**** Data provided ****
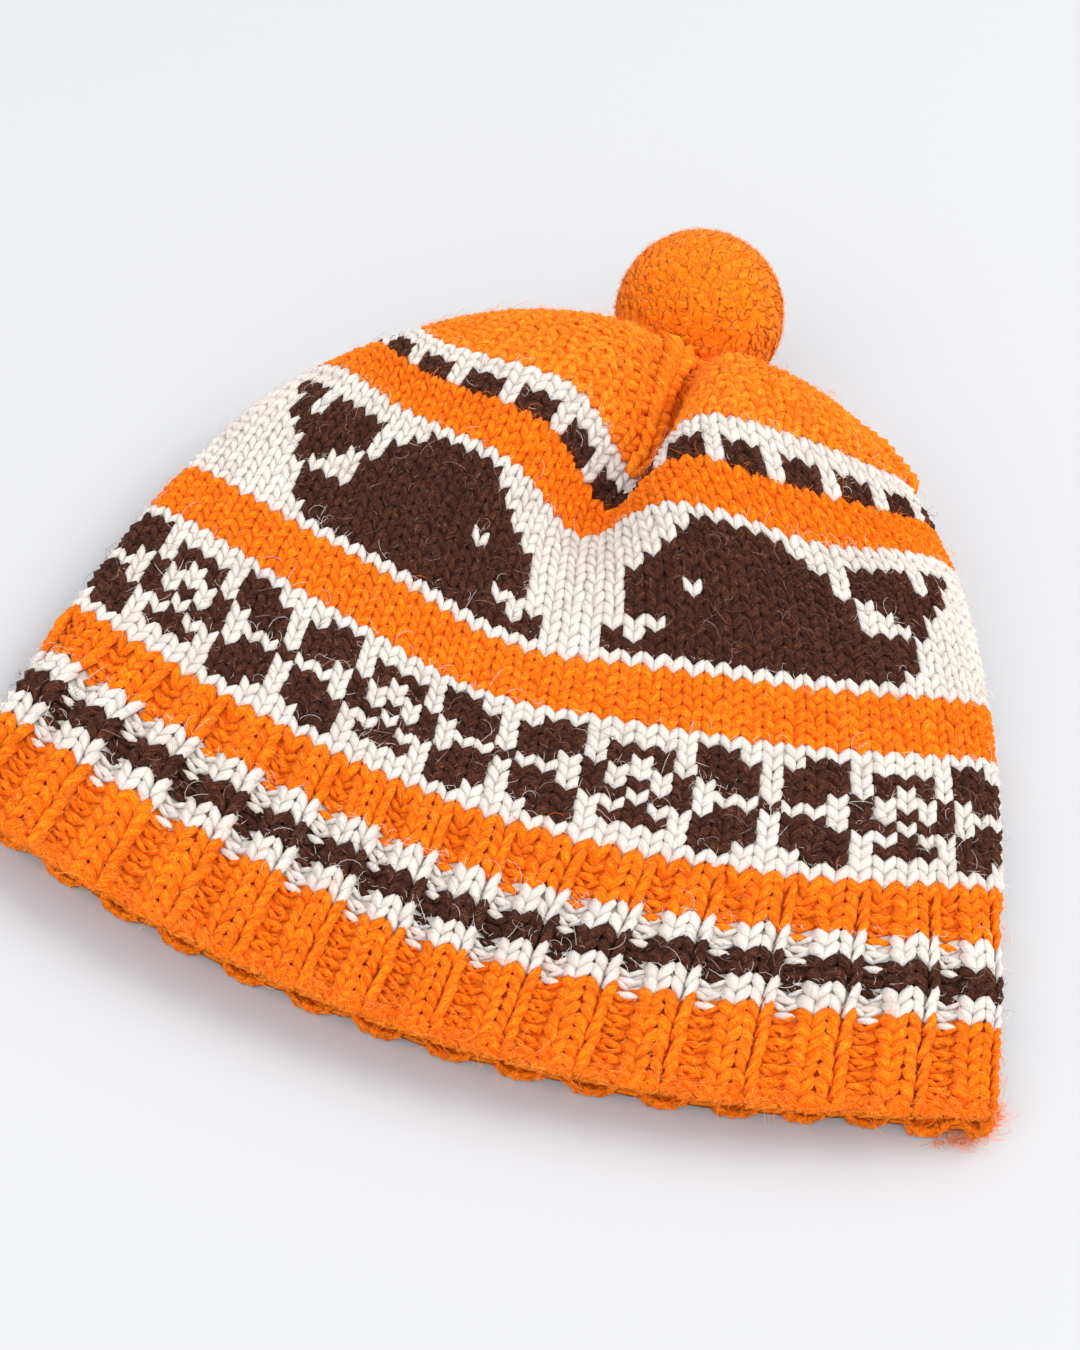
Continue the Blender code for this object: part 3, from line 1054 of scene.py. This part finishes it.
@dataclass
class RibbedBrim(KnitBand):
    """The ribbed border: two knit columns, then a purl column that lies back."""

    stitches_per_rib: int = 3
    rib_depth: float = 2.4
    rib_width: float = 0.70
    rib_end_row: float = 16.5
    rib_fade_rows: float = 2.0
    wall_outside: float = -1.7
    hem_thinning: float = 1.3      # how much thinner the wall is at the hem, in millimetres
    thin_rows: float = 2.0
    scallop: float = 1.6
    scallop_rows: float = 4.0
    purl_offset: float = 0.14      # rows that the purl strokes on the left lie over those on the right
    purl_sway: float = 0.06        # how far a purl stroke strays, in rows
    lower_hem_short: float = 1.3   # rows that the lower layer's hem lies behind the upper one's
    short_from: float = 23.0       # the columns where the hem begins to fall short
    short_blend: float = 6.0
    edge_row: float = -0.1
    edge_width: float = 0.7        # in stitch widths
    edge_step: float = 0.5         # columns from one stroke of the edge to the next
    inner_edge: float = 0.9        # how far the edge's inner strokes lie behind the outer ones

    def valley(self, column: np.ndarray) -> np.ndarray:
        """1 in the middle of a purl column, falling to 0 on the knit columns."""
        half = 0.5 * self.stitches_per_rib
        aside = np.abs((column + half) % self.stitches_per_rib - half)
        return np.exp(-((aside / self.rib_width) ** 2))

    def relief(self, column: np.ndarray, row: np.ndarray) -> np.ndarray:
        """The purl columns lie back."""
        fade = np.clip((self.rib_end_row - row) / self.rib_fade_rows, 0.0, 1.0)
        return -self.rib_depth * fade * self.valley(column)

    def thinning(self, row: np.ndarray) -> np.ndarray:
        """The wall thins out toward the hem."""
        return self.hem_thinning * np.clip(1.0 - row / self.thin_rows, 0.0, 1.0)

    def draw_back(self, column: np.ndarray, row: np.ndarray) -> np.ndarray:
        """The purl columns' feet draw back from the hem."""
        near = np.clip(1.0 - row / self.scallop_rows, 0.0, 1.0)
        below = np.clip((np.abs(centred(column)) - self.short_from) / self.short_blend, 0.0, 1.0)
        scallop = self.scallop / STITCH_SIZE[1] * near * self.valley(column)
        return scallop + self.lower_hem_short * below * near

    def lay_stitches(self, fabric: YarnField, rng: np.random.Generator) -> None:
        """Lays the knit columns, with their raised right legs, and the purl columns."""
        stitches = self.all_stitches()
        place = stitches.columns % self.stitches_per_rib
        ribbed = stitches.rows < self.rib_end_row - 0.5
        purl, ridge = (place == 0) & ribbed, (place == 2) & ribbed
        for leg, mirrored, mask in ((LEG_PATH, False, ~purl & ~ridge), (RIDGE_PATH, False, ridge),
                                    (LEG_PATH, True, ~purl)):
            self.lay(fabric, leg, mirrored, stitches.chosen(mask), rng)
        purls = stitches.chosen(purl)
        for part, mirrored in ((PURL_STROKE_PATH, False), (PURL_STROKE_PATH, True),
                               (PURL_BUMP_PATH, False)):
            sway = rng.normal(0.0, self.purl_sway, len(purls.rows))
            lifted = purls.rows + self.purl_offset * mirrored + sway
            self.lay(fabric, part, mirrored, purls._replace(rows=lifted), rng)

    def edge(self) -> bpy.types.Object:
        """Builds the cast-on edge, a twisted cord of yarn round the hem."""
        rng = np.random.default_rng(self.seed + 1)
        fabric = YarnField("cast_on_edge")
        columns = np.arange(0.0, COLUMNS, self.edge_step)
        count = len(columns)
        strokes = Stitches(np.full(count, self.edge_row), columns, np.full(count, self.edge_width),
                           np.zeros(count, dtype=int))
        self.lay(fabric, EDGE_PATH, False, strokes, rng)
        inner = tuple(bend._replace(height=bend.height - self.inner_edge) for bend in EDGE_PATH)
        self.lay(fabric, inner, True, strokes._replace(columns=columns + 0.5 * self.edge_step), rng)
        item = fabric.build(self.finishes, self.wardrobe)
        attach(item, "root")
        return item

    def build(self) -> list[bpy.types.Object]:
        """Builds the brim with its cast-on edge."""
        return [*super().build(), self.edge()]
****
### Work to do
Make an exact copy of the data above.

### Result for this exercise
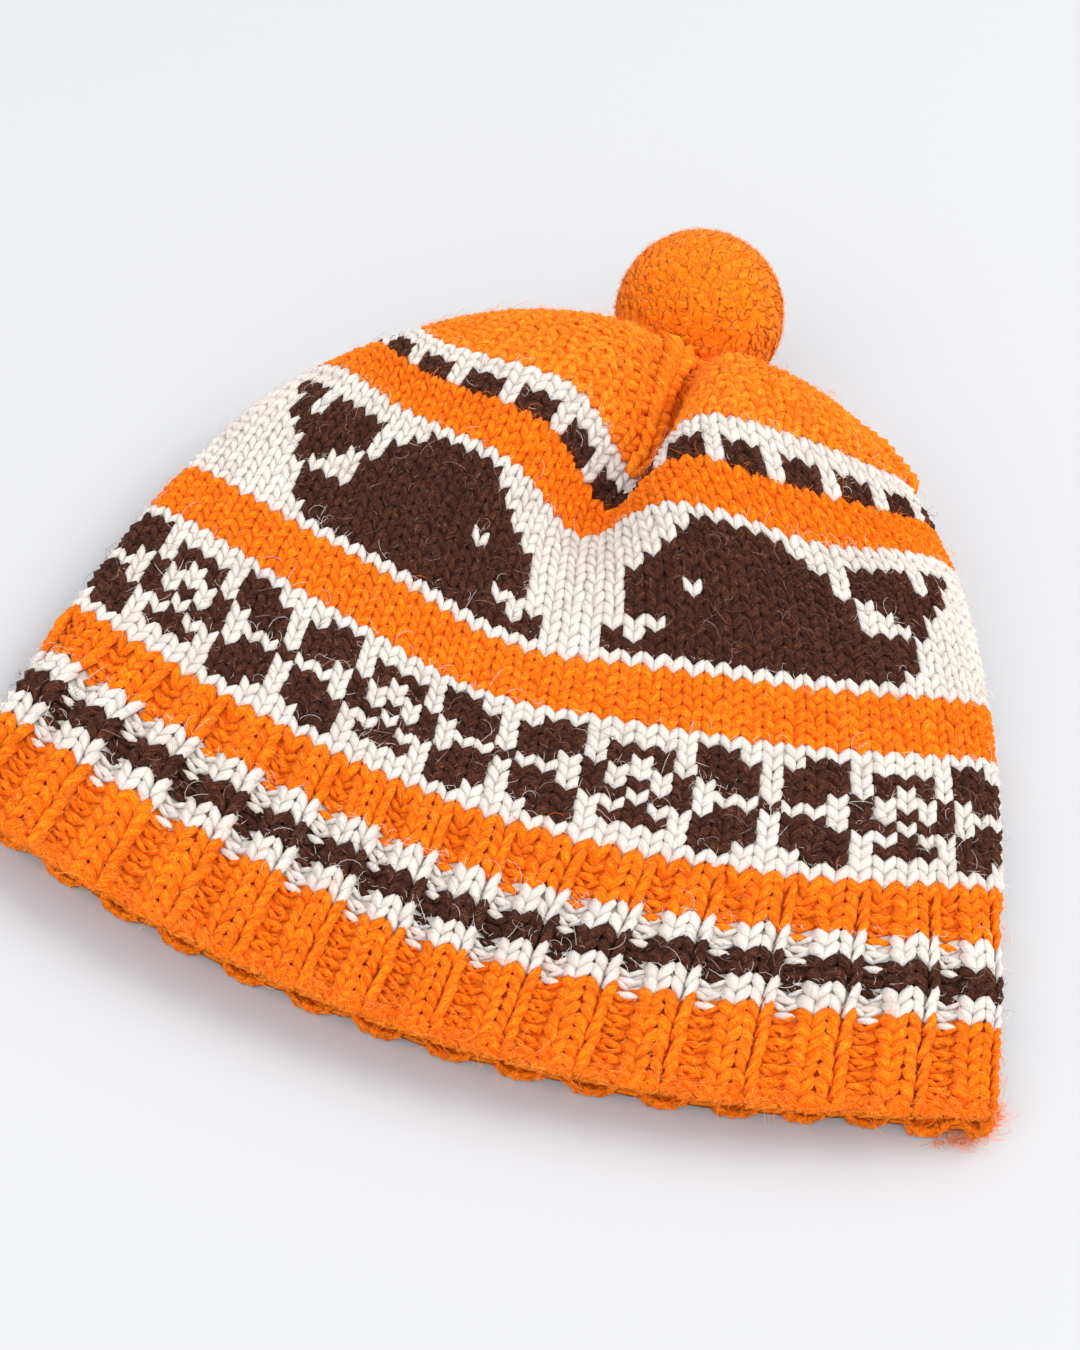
Continue the Blender code for this object: part 3, from line 1054 of scene.py. This part finishes it.
@dataclass
class RibbedBrim(KnitBand):
    """The ribbed border: two knit columns, then a purl column that lies back."""

    stitches_per_rib: int = 3
    rib_depth: float = 2.4
    rib_width: float = 0.70
    rib_end_row: float = 16.5
    rib_fade_rows: float = 2.0
    wall_outside: float = -1.7
    hem_thinning: float = 1.3      # how much thinner the wall is at the hem, in millimetres
    thin_rows: float = 2.0
    scallop: float = 1.6
    scallop_rows: float = 4.0
    purl_offset: float = 0.14      # rows that the purl strokes on the left lie over those on the right
    purl_sway: float = 0.06        # how far a purl stroke strays, in rows
    lower_hem_short: float = 1.3   # rows that the lower layer's hem lies behind the upper one's
    short_from: float = 23.0       # the columns where the hem begins to fall short
    short_blend: float = 6.0
    edge_row: float = -0.1
    edge_width: float = 0.7        # in stitch widths
    edge_step: float = 0.5         # columns from one stroke of the edge to the next
    inner_edge: float = 0.9        # how far the edge's inner strokes lie behind the outer ones

    def valley(self, column: np.ndarray) -> np.ndarray:
        """1 in the middle of a purl column, falling to 0 on the knit columns."""
        half = 0.5 * self.stitches_per_rib
        aside = np.abs((column + half) % self.stitches_per_rib - half)
        return np.exp(-((aside / self.rib_width) ** 2))

    def relief(self, column: np.ndarray, row: np.ndarray) -> np.ndarray:
        """The purl columns lie back."""
        fade = np.clip((self.rib_end_row - row) / self.rib_fade_rows, 0.0, 1.0)
        return -self.rib_depth * fade * self.valley(column)

    def thinning(self, row: np.ndarray) -> np.ndarray:
        """The wall thins out toward the hem."""
        return self.hem_thinning * np.clip(1.0 - row / self.thin_rows, 0.0, 1.0)

    def draw_back(self, column: np.ndarray, row: np.ndarray) -> np.ndarray:
        """The purl columns' feet draw back from the hem."""
        near = np.clip(1.0 - row / self.scallop_rows, 0.0, 1.0)
        below = np.clip((np.abs(centred(column)) - self.short_from) / self.short_blend, 0.0, 1.0)
        scallop = self.scallop / STITCH_SIZE[1] * near * self.valley(column)
        return scallop + self.lower_hem_short * below * near

    def lay_stitches(self, fabric: YarnField, rng: np.random.Generator) -> None:
        """Lays the knit columns, with their raised right legs, and the purl columns."""
        stitches = self.all_stitches()
        place = stitches.columns % self.stitches_per_rib
        ribbed = stitches.rows < self.rib_end_row - 0.5
        purl, ridge = (place == 0) & ribbed, (place == 2) & ribbed
        for leg, mirrored, mask in ((LEG_PATH, False, ~purl & ~ridge), (RIDGE_PATH, False, ridge),
                                    (LEG_PATH, True, ~purl)):
            self.lay(fabric, leg, mirrored, stitches.chosen(mask), rng)
        purls = stitches.chosen(purl)
        for part, mirrored in ((PURL_STROKE_PATH, False), (PURL_STROKE_PATH, True),
                               (PURL_BUMP_PATH, False)):
            sway = rng.normal(0.0, self.purl_sway, len(purls.rows))
            lifted = purls.rows + self.purl_offset * mirrored + sway
            self.lay(fabric, part, mirrored, purls._replace(rows=lifted), rng)

    def edge(self) -> bpy.types.Object:
        """Builds the cast-on edge, a twisted cord of yarn round the hem."""
        rng = np.random.default_rng(self.seed + 1)
        fabric = YarnField("cast_on_edge")
        columns = np.arange(0.0, COLUMNS, self.edge_step)
        count = len(columns)
        strokes = Stitches(np.full(count, self.edge_row), columns, np.full(count, self.edge_width),
                           np.zeros(count, dtype=int))
        self.lay(fabric, EDGE_PATH, False, strokes, rng)
        inner = tuple(bend._replace(height=bend.height - self.inner_edge) for bend in EDGE_PATH)
        self.lay(fabric, inner, True, strokes._replace(columns=columns + 0.5 * self.edge_step), rng)
        item = fabric.build(self.finishes, self.wardrobe)
        attach(item, "root")
        return item

    def build(self) -> list[bpy.types.Object]:
        """Builds the brim with its cast-on edge."""
        return [*super().build(), self.edge()]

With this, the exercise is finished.